Il fait ses débuts au Gran Teatre del Liceu à Barcelone et au Théâtre du Châtelet à Paris avec Street Scene. Il dirige Porgy et Bess au Liceu de Barcelone et à L'Opéra National de Bordeaux, ainsi qu'au London Coliseum (avec le Welsh National Opera) et au Artscape Theatre de Cape Town.
Ses concerts comprennent les BBC Proms (avec le Birmingham Contemporary Music Group), le Philharmonia Orchestra, Cape Town Philharmonic Orchestra, BBC Concert Orchestra (œuvres de Stravinsky et Ligeti), Chroma (y compris les œuvres de Jonathan Harvey), le National Symphony Orchestra of Ireland, le Festival of English Music au Gand Conservatorium et les BBC Singers. Il est l'assistant régulier de Vladimir Jurowski et de L'Orchestre Philharmonique de Londres, et a récemment dirigé l'orchestre au Royal Festival Hall (œuvres D'Ullmann, Klein et Krása), en plus de diriger des concerts éducatifs, des projections de films et un concert télévisé depuis le stade de Wembley.
D'autres projets d'Opéra contemporains: The Freedom Game au Royal Albert Hall, Sadler's Wells, Hogarth's Stages Royal College of Music, Babur à Londres avec the Opera Group, Fantastic Mr Fox à Opera Holland Park et le Silent Twins à l'Almeida Opera. Ancien directeur musical du Festival Tête à Tête à Londres, il a dirigé 22 premières mondiales.
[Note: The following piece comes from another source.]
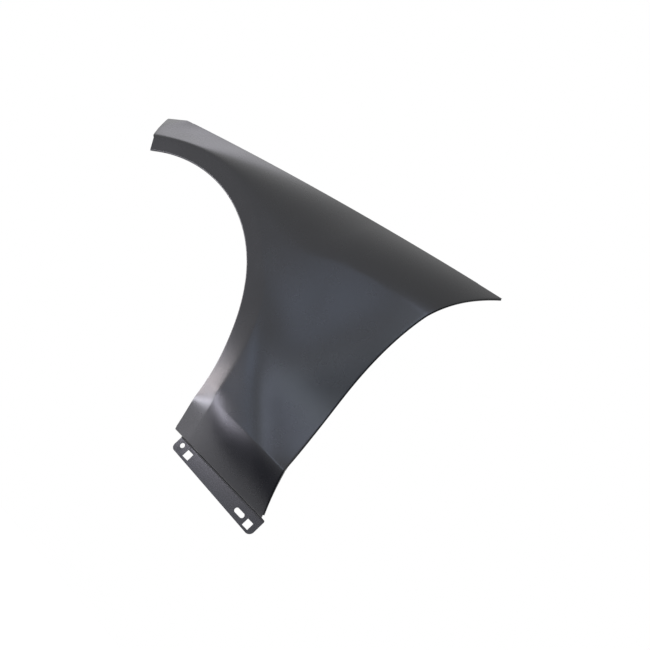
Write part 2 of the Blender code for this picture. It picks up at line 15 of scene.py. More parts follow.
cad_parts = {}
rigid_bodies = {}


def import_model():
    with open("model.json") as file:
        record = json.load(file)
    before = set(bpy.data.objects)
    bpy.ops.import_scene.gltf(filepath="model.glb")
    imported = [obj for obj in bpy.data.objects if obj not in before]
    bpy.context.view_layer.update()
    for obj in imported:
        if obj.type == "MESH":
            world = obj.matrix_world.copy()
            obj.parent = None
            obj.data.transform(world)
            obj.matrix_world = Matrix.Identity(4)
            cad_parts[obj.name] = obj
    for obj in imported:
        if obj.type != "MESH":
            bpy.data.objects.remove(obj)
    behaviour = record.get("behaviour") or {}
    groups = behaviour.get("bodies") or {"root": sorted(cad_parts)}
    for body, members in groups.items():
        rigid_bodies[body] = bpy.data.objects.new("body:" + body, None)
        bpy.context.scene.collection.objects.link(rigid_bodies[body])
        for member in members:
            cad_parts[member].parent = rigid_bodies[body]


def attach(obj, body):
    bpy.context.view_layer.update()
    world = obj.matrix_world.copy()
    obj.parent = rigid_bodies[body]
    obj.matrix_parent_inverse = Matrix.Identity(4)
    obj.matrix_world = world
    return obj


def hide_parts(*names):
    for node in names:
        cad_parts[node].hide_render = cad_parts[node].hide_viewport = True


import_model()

LOG = logging.getLogger("fender_scene")

MM = 0.001
SHADE_FULL = 255.0
LINEAR_LIMIT = 0.04045
LINEAR_DIVISOR = 12.92
GAMMA_OFFSET = 0.055
GAMMA_POWER = 2.4

QUARTER_TURN = 0.5 * math.pi
HUMP_SLOPE = 4.0
CROWDING_POWER = 12
INBOARD = -1.0

MIX_COLOUR_A = 6
MIX_COLOUR_B = 7
MIX_COLOUR_OUT = 2

Value = TypeVar("Value", float, Vector)
Point2 = Vector
Profile = list[tuple[float, float]]
Row = list[Vector]
Rows = list[Row]


class Fold(Enum):
    """How far an edge of the sheet is folded back from the skin, in degrees."""

    SQUARE = 90.0
    ARCH_LIP = 110.0
    HEM = 132.0


class Flank(Enum):
    """The three stretches of the band round the wheel arch."""

    NOSE = "nose"
    DOOR = "door"
    FOOT = "foot"


class LampRole(Enum):
    """What each studio lamp does for the panel."""

    KEY = "key"
    FILL = "fill"
    RIM = "rim"


def smooth(value: float) -> float:
    """Gives a ramp from 0 to 1 with level ends."""
    value = min(max(value, 0.0), 1.0)
    return value * value * (3.0 - 2.0 * value)


def mix(first: Value, last: Value, share: float) -> Value:
    """Gives the value or point at a share of the way from first to last."""
    return first + (last - first) * share


def hump(share: float) -> float:
    """Gives 0 at both ends of a run and 1 at its middle, with a slope of 4 at its start."""
    return HUMP_SLOPE * share * (1.0 - share)


def soft_min(first: float, second: float, rounding: float) -> float:
    """Rounds off the smaller of two heights where they cross.

    Args:
        first: One height, in metres.
        second: The other height, in metres.
        rounding: How near the heights are, in metres, where the rounding starts.

    Returns:
        The rounded lower height.
    """
    near = max(rounding - abs(first - second), 0.0) / rounding
    return min(first, second) - 0.25 * rounding * near**2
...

En danse contemporaine, il a récemment dirigé le Ballet Royal à Covent Garden, dont Nyx d'Esa-Pekka Salonen. Il a collaboré avec le chorégraphe Wayne McGregor pour ses débuts en 2014 avec le Royal Ballet de Covent Garden et le Théâtre Bolchoï à Moscou, dirigeant l'arrangement de Michael Berkeley de L'Art de la Fugue de Bach. Précédentes collaborations avec McGregor: la première de Undance Sadlers Wells de Mark-Anthony Turnage, enregistrée pour NMC Records. D'autres projets de danse incluent Le Sacre Du Printemps Hamburg/Cape Town City Ballet, L'Histoire du Soldat avec le Tokyo New National Theater et Osaka, et The Wind in The Willows et Pinocchio ROH, qui sont toutes des collaborations avec le chorégraphe Will Tuckett.
Murray a étudié à l'Université de Cambridge, au Royal College of Music, au Tanglewood Music Center et avec Oliver Knussen à la Britten-Pears School.
John Fulljames

John Fulljames est metteur en scène au Royal Opera House à Londres et ancien directeur artistique de l’Opera Group.
Parmi ses récentes productions, on peut noter The Snow Maiden (Opera North) , la première mondiale de Benjamin, dernière nuit à l’Opéra de Lyon, Cosi fan tutte (Carsington Opera et Opéra de Bucarest),Grandeur et décadence de la ville de Mahagonny, Orphée et Euridice, La Donna del Lago (Royal Opera House), Nabucco (Opéra national de Lorraine), les premières mondiales de The Firework Maker’s Daughter de David Bruce, adapté de la nouvelle de Philip Pullman, et d’American Lulu d’Olga Neuwirth pour The Opera Group, Quartet de Luca Francesconi (Royal Opera House) et Juliette ou la Clé des songes (Brème). Précédemment, il a mis en scène Baburin London (The Opera Group), Where the Wild Things Are (Brème), Von Heute auf Morgen (Schoenberg) et Sancta Susanna (Opéra de Lyon) ainsi que Das Portrait (Bregenz, Kaiserslautern), Snegurochka and Susannah (Wexford Festival), Une Tragédie florentine, Gianni Schicchi et Mavra (Opéra national de Grèce).
Son spectacle Street Scene (The Opera Group et Young Vic) a reçu en 2008 le prix de la meilleure comédie musicale aux Evening Standard Awards et a été présenté au Châtelet à Paris, puis au Liceu de Barcelone.
Pour Opera North, il a également mis en scène Les Voyages de M. Brouček, Roméo et Juliette (Gounod), Hansel et Gretel, Saül, De la maison des morts (Janáček).
Parmi ses projets, on peut citer Street Scene au Teatro Real de Madrid, et Germania à l’Opéra national de Lyon).